Necks’ latest outing, Vertigo, posits that a 40-plus minute track can still seem lean, despite an array of the composition’s sections unloosing stuff as unrelated as sci-fi whirring and a batch of key-plunking that sounds like it might emanate from underwater.

For the last quarter century, the Australian trio—ostensibly set up like a small jazz combo; keys, bass and drums—has worked around the edges of improvisation, courting just about any genre it sees fit to incorporate; a bit of noise, some instances of minimalism, whatever else is handy. During that stretch of time, Necks has moved to rough up some of the jazzier ideas it toyed with on 1989’s Sex and 1994’s Aquatic, a title perhaps better suited to the mood on Vertigo.

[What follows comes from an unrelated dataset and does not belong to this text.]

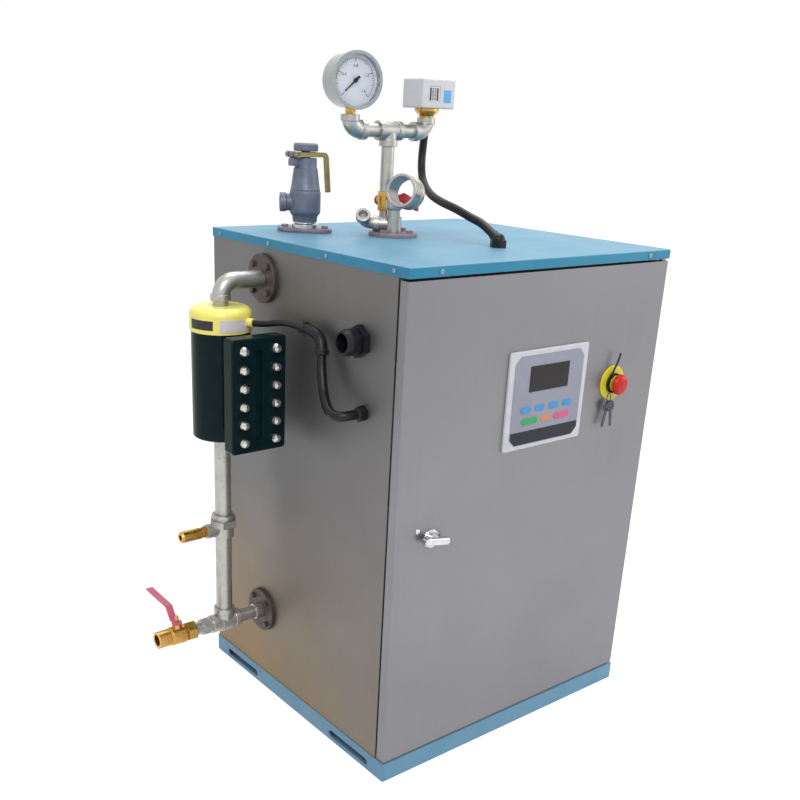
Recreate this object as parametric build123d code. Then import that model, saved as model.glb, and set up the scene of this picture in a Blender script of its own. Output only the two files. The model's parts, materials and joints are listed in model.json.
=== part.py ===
from build123d import *
from math import cos, radians, sin, tan
import os

# An electric steam boiler in a sheet-metal cabinet. Millimetres, +Z up, the door faces -Y and the level column hangs on -X.
# The origin is the centre of the cabinet's footprint, on the floor.

# Cabinet
width = 700.0
depth = 640.0
height = 1000.0
sheet = 2.0
inset = 2.0  # the body stands this far inside the lid and the plinth
bend_r = 4.0
return_w = 22.0

# Lid and plinth
lid_skirt = 18.0
plinth_h = 38.0
plinth_sheet = 3.0
plinth_foot = 30.0
runner_w = 60.0
slot_len = 130.0
slot_h = 16.0
slot_y = 205.0
slot_z = 15.0

# Door
door_depth = 22.0
door_gap = 5.0
door_rim = 24.0
lip_depth = 14.0

# Pivot hinges at the door's upper and lower corner
hinge_pin_r = 5.0
hinge_washer_r = 7.0
hinge_in = 8.0  # from the door's side to the pivot
hinge_set = 10.0  # from the door's front to the pivot
hinge_block_w = 15.0
hinge_block_h = 20.0
hinge_plate_t = 5.0
hinge_plate_w = 24.0
hinge_bite = 14.0
running = 0.05
free = 0.3

# Louvres on the hidden sides
louvre_len = 110.0
louvre_h = 14.0
louvre_out = 7.0
louvre_pitch = 32.0
louvre_count = 5
louvre_wall = 1.5

# Controller in the door
panel_x = 13.0
panel_z = 736.5
panel_w = 218.0
panel_h = 193.0
panel_t = 5.0
face_w = 191.0
face_h = 174.0
face_t = 2.0
face_set = 1.0  # how deep the face plate lies in the frame
face_cut = 14.0
display_w = 108.0
display_h = 50.0
display_up = 41.0
display_t = 1.5
key_w = 27.0
key_h = 13.0
key_t = 1.2
key_pitch = 39.0
key_row1 = -17.5
key_row2 = -41.0
key_wide = 44.0
controller_d = 55.0
controller_wall = 6.0

# Emergency stop
stop_x = 212.0
stop_z = 739.0
stop_disc_r = 36.0
stop_disc_t = 3.0
stop_neck_r = 16.0
stop_neck_len = 10.0
stop_head_r = 21.0
stop_head_len = 15.0
stop_travel = 5.0
stop_stem_r = 9.0
stop_barrel_r = 14.0
stop_barrel_len = 48.0

# Quarter-turn latch
latch_x = -262.0
latch_z = 503.0
latch_plate_r = 19.0
latch_plate_t = 4.0
latch_hub_r = 12.0
latch_shaft_r = 6.0
latch_bar_len = 62.0
latch_bar_h = 14.0
latch_bar_d = 13.0
latch_tilt = -10.0
cam_len = 84.0
cam_w = 20.0
cam_t = 3.0
cam_gap = 6.0

# Pressure vessel and what hangs on it
vessel_x = -120.0
vessel_y = 110.0
vessel_r = 190.0
vessel_low = 150.0
vessel_high = 948.0
vessel_dish = 34.0
vessel_leg_r = 16.0
vessel_leg_pitch = 130.0
nozzle_r = 17.0
hole_clear = 6.0
heater_z = 330.0
heater_neck_r = 72.0
heater_flange_r = 96.0
heater_flange_t = 14.0
heater_cap_r = 80.0
heater_cap_len = 62.0
heater_stand = 30.0

# Switchgear plate
gear_x = 120.0
gear_y = 40.0
gear_low = 430.0
gear_high = 890.0
gear_sheet = 2.5
contactor_w = 52.0
contactor_h = 82.0
contactor_d = 74.0
contactor_count = 3

# Lid fittings
pad_r = 57.0
pad_t = 8.0
safety_x = -208.0
safety_y = 185.0
steam_x = -74.0
steam_y = 60.0
steam_pad_r = 50.0
line_x = -61.0
line_y = 104.0

# Pipes and fittings
pipe_r = 13.5
column_pipe_r = 17.0
band = 5.5  # how far a fitting's end stands out over the pipe
band_len = 13.0
socket = 9.0

# Safety valve
safety_nipple_r = 26.0
safety_base = 20.0
safety_tall = 125.0
safety_neck_r = 24.0
safety_out_r = 23.0
safety_out_reach = 58.0
spindle_r = 9.0
spindle_bite = 24.0
safety_cap_r = 25.0
safety_cap_t = 15.0
lever_reach = 31.0  # from the spindle to the lever's pivot
lever_rise = 6.5  # from the bonnet's top to the pivot
lever_t = 9.0
lever_w = 8.0
lever_gap = 3.5  # on both sides of the spindle and of the lug
lever_drop = 74.0
lever_lift_gap = 2.0
lug_w = 17.0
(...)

Those earliest entries frequently looked to dogged repetition or the punishing of a single motif to propel the band toward the exploration of some unknown musical locale. Today, the veteran ensemble instead might seek to augment Chris Abrahams’ piano with electric keys, add some overwhelming bowed bass from Lloyd Swanton or have Tony Buck pull back and only intermittently slap at a cymbal for a few bars to find that open space.

The broadening palette developed by the trio over the past few decades is perhaps what enabled some severely disturbing thudding and feedback to crop up about 33 minutes into the proceedings. And it all sounds more ominous than Necks’ last effort, the slow developing and endlessly relaxed Open. But none of the Necks’ 18 studio albums throws off an overly contented vibe—just a contemplative air. So, if whatever the trio’s thinking on and trying to relate to listeners takes another 25 years to suss out, it probably would be to the audience’s benefit.